Pensions for contractors: an overview

Contractors should start investing in a pension at the start of their contracting career, even if they feel themselves to be ‘too young’.

This is because pensions can not only save contractors money right now as they offer real and substantial tax breaks, but also contractors can retire at age 55 with a lot more money available if they start a pension early.

Why should a contractor pay extra tax now on their savings when they can redirect them to a pension fund?

Some quick facts about pensions

  1. Contractors can invest up to £40,000 each year without any additional tax implications, up to a lifetime allowance of £1m
  2. Pensions are no longer about saving money to buy an annuity. Contractors can draw down on their pension funds from age 55 following new rules announced in 2014 that enable contractors to take multiple lump sums direct from their pension fund.
  3. A contractor’s pension savings can be passed onto their family if they die before age 75 - provided you've not bought an annuity.
  4. A contractor’s pension savings are perfectly safe as pensions funds cannot become insolvent. A private pension fund is carefully protected by law.
  5. If a contractor is risk adverse and concerned about funds invested in the stock market, they can choose to keep their pension pot in cash - just like an ISA.

Pensions save on tax

The principle is simple. Normally contractors pay tax on their income. When they invest an element of their income into a pension, they save most of the tax they would normally pay on it.

So, contractors who have not already set up a pension or don't currently make full use of the allowances available could be paying substantial amounts of tax unnecessarily. And this is true whether or not they are caught by IR35.

Contractors can invest money personally from their own funds, or direct from their company bank account. The latter is much more tax efficient.

If caught by IR35, contractors save not only the income tax (PAYE) that would ordinarily be payable but also the employers and employees National Insurance Contributions.

''The amount of tax relief can be as much as 50%, meaning that for each £100 invested you pay £50 and the tax man pays the rest,'' explains Angela James of Contractor Wealth, a financial advisor who specialises in contractor financial advice.

Calculate pension savings using Contractor Calculator’s online tool

Contractors can use Contractor Calculator’s pensions calculator to see just how much tax relief pensions can offer them. For example, if a contractor earns gross fees of £100, they can invest £100 into their pension fund without paying any tax on it.

Tax relief - how it works

Take a contractor with a limited company, outside IR35, and who is higher rate tax payer. They are applying the classic strategy of taking a low salary, and drawing the rest of their income in dividends.

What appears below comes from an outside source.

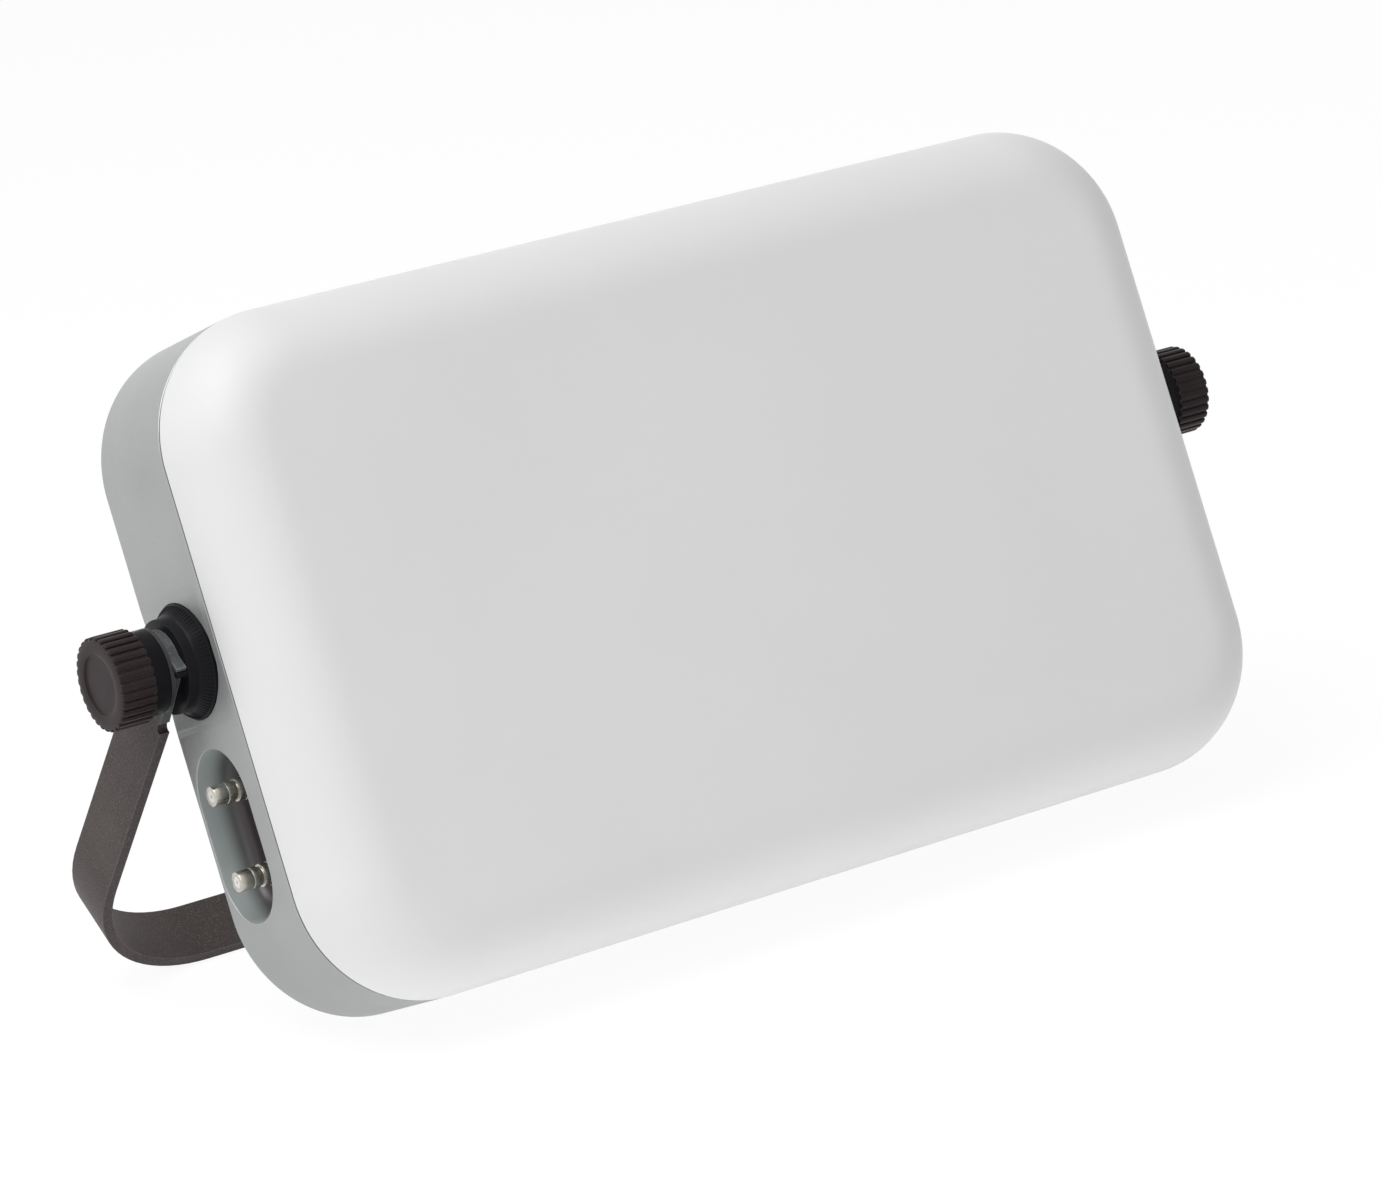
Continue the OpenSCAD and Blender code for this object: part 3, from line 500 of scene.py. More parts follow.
finishes = {
    "radomeWhite": {"colour": (0.78, 0.78, 0.785), "second": (0.76, 0.76, 0.765), "roughness": 0.38,
                    "specular": 0.34, "roughSpread": 0.05, "grain": 700.0, "patches": 9.0,
                    "bump": 0.05, "bumpDepth": 0.0001},
    "caseGrey": {"kind": "brushed", "colour": (0.395, 0.408, 0.404),
                 "second": (0.355, 0.368, 0.364), "roughness": 0.36, "grain": 26.0, "patches": 14.0,
                 "bump": 0.55, "bumpDepth": 0.0003, "metallic": 0.5, "edge": (0.60, 0.63, 0.62),
                 "edgeShare": 0.3},
    # pocket inside: a lighter teal than the case as painted reflection, darker towards the floor as painted shade
    "pocketGrey": {"kind": "brushed", "colour": (0.55, 0.61, 0.605), "second": (0.50, 0.56, 0.555),
                   "roughness": 0.36, "grain": 14.0, "patches": 24.0, "bump": 0.10,
                   "bumpDepth": 0.0002, "metallic": 0.35, "deepX": (-0.1685, -0.1605),
                   "deep": (0.062, 0.050, 0.054)},
    "strapCoat": {"colour": (0.062, 0.048, 0.047), "second": (0.051, 0.040, 0.039),
                  "speck": (0.112, 0.092, 0.090), "roughness": 0.48, "specular": 0.20,
                  "grain": 2300.0, "patches": 30.0, "bump": 0.6, "bumpDepth": 0.0002,
                  "edge": (0.26, 0.26, 0.26), "edgeShare": 0.35},
    # a lighter grey copy of the strap's coat with brighter edges, as painted light on the head's side faces
    "strapRim": {"colour": (0.062, 0.069, 0.070), "second": (0.050, 0.056, 0.057),
                 "speck": (0.10, 0.11, 0.11), "roughness": 0.42, "grain": 1300.0, "patches": 30.0,
                 "bump": 0.3, "bumpDepth": 0.0002, "edge": (0.36, 0.38, 0.38), "edgeShare": 0.6},
    # black steel for the washers, and painted shade on the jack contacts
    "blackSteel": {"colour": (0.018, 0.016, 0.017), "second": (0.014, 0.012, 0.013),
                   "roughness": 0.36, "grain": 2000.0, "bump": 0.1, "edge": (0.08, 0.08, 0.08),
                   "edgeShare": 0.4},
    "jackFace": {"colour": (0.76, 0.75, 0.72), "second": (0.73, 0.72, 0.69), "roughness": 0.35,
                 "grain": 2000.0, "bump": 0.05},
    "knobBlack": {"colour": (0.028, 0.019, 0.020), "second": (0.022, 0.015, 0.016),
                  "roughness": 0.26, "specular": 0.10, "grain": 1800.0, "patches": 60.0,
                  "bump": 0.12, "bumpDepth": 0.0001, "edge": (0.14, 0.125, 0.125), "edgeShare": 0.5,
                  "edgeReach": 0.0005},
    "hubBlack": {"colour": (0.0085, 0.008, 0.010), "second": (0.007, 0.0065, 0.0085),
                 "roughness": 0.28, "specular": 0.09, "grain": 1600.0, "patches": 50.0,
                 "bump": 0.12, "bumpDepth": 0.0001},
    "jackNickel": {"colour": (0.56, 0.53, 0.475), "second": (0.52, 0.495, 0.44), "roughness": 0.24,
                   "roughSpread": 0.04, "grain": 2500.0, "patches": 220.0, "bump": 0.03,
                   "bumpDepth": 0.0001, "metallic": 1.0},
    "sealRubber": {"colour": (0.018, 0.018, 0.018), "second": (0.026, 0.026, 0.026),
                   "roughness": 0.7, "grain": 1500.0, "bump": 0.25},
    "steelBright": {"colour": (0.55, 0.55, 0.56), "second": (0.47, 0.47, 0.48), "roughness": 0.28,
                    "grain": 2200.0, "patches": 150.0, "metallic": 1.0, "bump": 0.08},
    "yellowBrass": {"colour": (0.78, 0.60, 0.25), "second": (0.66, 0.49, 0.19), "roughness": 0.25,
                    "grain": 1800.0, "patches": 120.0, "metallic": 1.0, "bump": 0.08},
    "milledAluminium": {"kind": "brushed", "colour": (0.70, 0.71, 0.72),
                        "second": (0.62, 0.63, 0.64), "roughness": 0.34, "grain": 40.0,
                        "patches": 20.0, "metallic": 1.0, "bump": 0.15},
    "boardGreen": {"colour": (0.02, 0.16, 0.07), "second": (0.015, 0.12, 0.055),
                   "speck": (0.05, 0.24, 0.10), "roughness": 0.36, "grain": 900.0, "patches": 60.0,
                   "bump": 0.1},
    "plateCopper": {"colour": (0.72, 0.38, 0.20), "second": (0.60, 0.29, 0.15), "roughness": 0.3,
                    "grain": 1200.0, "patches": 40.0, "metallic": 1.0, "bump": 0.08},
    "postWhite": {"colour": (0.82, 0.81, 0.78), "second": (0.78, 0.77, 0.74), "roughness": 0.45,
                  "grain": 1400.0, "bump": 0.1},
    "chipBlack": {"colour": (0.02, 0.02, 0.021), "second": (0.03, 0.03, 0.03), "roughness": 0.5,
                  "grain": 2600.0, "bump": 0.2},
    "padGrey": {"colour": (0.35, 0.38, 0.42), "second": (0.31, 0.34, 0.38), "roughness": 0.75,
                "grain": 1000.0, "bump": 0.2},
    "shieldTin": {"kind": "brushed", "colour": (0.62, 0.63, 0.64), "second": (0.56, 0.57, 0.58),
                  "roughness": 0.3, "grain": 60.0, "metallic": 1.0, "bump": 0.1},
}
materials = {name: surfaceFinish(name, look) for name, look in finishes.items()}
print("finishes made:", len(materials))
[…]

For each £100 of company gross profit, corporation tax of 20% (£20) is paid, leaving a potential dividend of £80. Then a higher rate tax contractor pays further tax on the net dividend of 25% (£20), leaving them you with a net figure of £60. The contractor has just paid HMRC £40 in tax and is left with a net income of £60.

However, if the contractor contributes to a pension, instead of taking £60 now, the company makes a £100 contribution directly into the pension fund. In reality £25 of the contribution represents the part of the pension fund which that can be drawn down tax free when the contractor is to retire and it also has the opportunity to grow and be worth considerably more than this initial investment.

£35 pounds also goes into the pension fund together with the £40 that would have gone to the tax man. This £75 can also grow and be used to skim off an income at a later date, be drawn down according to the pension rules introduced in 2014 or can be used to buy an annuity.

This is what it means then it is said that the contractor receives 40% tax relief. It's the percentage of tax saving they get - the amount they channel to their pension rather than be given to the taxman.

All of the money invested starts growing in value immediately. For contractors paying higher rate tax and caught by IR35, the tax relief is 50%.

Funding a contractor’s retirement

Contractors can access their pensions as early as age 55. They then have a flexible fund on which they can draw to invest in property, other investments that generate an income or annuity.

Contractor’s relying on state retirement benefits will suffer a massive drop in their income and standard of living. Contactors planning on not working forever will need to live off an income and pensions offer a great way of saving for the future.

Choosing a provider

One of the key decisions in setting up a pension is choosing a provider. Any pension also needs to be flexible enough to reflect the fact that as a contractor employment status is inherently changeable.

“You must have complete freedom to increase, decrease, suspend, restart and cease contributions completely-literally on month by month basis,” James points out.

“Any pension must be versatile enough to allow contributions regardless of whether you continue to work through a one-man limited company/umbrella company, are between contracts or a permanent employee,” James adds.

Further, contractors want to choose a provider that isn't going to disappear and a provider that has the financial strength and backing to remain the steward of their fund for the long term. Newer entrants to the pensions field come and go, so it is vital that any provider have a good track record and have made the long term commitment required.

Contractors should seek advice from a financial advisor before making pension decisions. But they should not neglect the important financial and fiscal advantages that pensions offer.